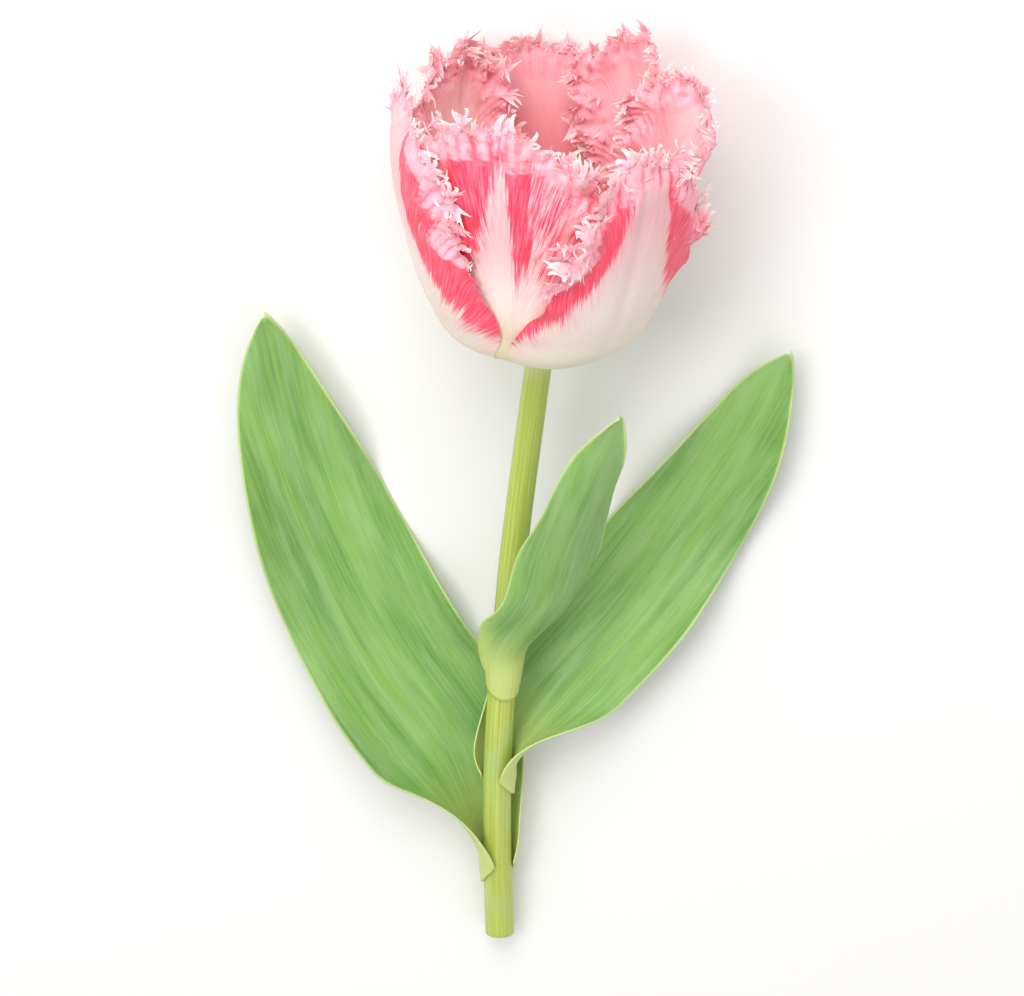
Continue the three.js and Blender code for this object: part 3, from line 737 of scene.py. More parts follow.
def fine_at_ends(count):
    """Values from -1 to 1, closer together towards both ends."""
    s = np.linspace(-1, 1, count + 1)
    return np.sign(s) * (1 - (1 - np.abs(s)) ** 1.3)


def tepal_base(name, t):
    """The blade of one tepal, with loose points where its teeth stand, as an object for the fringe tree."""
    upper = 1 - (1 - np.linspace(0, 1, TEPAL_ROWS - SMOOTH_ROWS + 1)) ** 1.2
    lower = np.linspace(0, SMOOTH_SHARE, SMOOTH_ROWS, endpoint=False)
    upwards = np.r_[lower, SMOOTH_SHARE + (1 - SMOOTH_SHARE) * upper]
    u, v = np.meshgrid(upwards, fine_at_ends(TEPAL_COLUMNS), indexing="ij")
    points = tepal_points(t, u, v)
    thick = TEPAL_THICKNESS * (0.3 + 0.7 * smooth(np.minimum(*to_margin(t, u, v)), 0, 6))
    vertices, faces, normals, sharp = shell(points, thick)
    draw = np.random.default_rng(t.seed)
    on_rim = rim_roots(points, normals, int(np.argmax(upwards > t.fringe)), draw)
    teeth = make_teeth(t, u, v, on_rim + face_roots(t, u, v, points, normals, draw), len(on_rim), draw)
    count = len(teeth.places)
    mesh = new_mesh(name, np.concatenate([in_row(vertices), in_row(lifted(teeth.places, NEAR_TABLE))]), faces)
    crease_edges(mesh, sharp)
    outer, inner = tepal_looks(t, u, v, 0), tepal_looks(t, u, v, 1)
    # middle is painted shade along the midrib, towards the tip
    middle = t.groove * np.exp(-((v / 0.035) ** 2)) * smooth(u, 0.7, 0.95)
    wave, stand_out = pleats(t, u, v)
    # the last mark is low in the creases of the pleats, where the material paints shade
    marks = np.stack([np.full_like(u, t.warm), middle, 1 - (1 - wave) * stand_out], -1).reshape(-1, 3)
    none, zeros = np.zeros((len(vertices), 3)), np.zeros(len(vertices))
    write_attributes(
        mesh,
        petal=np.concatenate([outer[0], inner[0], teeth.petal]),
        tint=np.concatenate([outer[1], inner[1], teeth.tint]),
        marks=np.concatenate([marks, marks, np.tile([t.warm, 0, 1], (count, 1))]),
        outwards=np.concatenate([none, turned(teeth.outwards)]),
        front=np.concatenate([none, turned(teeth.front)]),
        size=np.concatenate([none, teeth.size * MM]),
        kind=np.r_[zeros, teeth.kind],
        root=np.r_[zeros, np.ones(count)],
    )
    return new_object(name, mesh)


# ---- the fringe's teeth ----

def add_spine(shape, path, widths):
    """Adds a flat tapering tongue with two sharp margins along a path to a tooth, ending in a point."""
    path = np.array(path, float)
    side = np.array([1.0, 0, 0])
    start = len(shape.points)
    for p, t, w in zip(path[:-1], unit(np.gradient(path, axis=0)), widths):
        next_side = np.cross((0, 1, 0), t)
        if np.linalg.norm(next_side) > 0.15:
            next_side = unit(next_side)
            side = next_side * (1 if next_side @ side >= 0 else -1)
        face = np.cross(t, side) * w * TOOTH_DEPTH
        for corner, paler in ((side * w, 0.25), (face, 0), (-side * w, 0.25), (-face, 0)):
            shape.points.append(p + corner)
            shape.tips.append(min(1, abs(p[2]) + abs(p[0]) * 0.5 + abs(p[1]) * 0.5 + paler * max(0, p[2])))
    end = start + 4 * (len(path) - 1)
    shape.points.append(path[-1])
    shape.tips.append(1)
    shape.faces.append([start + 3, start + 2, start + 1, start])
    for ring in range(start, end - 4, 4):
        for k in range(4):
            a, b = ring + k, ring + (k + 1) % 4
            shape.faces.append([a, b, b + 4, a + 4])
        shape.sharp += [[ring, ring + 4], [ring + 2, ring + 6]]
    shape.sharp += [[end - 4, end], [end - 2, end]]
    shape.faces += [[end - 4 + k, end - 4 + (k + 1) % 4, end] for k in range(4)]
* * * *
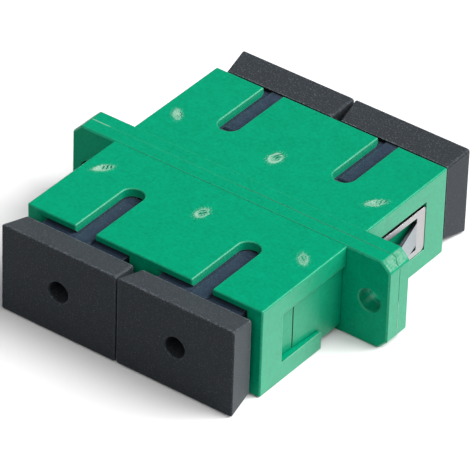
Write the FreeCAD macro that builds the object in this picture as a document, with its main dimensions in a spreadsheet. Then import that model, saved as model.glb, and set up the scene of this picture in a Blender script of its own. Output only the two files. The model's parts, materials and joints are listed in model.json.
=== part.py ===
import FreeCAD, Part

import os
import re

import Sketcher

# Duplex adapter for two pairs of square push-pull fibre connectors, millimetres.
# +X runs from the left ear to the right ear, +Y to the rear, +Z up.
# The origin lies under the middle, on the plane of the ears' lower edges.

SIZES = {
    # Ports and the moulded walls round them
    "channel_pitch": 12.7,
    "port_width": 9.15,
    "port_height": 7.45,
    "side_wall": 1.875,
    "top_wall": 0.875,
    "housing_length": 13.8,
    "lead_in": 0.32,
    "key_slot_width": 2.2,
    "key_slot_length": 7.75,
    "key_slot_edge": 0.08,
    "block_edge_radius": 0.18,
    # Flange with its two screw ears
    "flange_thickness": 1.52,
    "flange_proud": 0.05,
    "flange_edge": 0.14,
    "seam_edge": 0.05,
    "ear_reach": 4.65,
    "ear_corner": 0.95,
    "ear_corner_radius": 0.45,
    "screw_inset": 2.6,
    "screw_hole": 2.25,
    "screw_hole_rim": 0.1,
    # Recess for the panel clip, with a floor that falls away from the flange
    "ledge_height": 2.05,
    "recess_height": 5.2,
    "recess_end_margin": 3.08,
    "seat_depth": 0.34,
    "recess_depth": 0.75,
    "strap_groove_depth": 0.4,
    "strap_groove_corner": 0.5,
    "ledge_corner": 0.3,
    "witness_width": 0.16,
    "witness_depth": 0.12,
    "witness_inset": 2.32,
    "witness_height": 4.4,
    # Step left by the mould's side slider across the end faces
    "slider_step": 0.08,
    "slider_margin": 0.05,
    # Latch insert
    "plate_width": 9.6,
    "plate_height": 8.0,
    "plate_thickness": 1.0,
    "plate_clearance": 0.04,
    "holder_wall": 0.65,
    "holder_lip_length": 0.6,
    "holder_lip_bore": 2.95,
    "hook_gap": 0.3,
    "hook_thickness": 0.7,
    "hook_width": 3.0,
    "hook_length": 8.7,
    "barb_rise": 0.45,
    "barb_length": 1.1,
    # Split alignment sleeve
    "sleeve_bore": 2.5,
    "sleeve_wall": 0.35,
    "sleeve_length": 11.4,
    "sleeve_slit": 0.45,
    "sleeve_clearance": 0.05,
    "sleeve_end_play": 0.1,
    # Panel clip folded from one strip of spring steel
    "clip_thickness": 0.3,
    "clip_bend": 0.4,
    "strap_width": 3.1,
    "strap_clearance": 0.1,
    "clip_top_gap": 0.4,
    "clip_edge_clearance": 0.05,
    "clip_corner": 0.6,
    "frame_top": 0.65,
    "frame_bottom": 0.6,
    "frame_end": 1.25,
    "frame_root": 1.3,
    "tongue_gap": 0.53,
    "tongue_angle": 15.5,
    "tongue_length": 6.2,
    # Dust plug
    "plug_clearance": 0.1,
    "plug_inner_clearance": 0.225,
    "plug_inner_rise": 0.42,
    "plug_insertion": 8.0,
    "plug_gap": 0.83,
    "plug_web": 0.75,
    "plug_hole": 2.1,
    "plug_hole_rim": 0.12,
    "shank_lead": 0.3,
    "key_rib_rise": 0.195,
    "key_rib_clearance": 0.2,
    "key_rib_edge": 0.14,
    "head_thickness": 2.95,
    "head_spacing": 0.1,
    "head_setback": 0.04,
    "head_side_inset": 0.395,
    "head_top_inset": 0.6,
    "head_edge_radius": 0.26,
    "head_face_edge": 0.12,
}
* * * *
▶ [PROBLEM DETAILS]: Reply with one number only: how many lines of the listing hold "parts"?

▶ [ANSWER TO THE TASK]: 2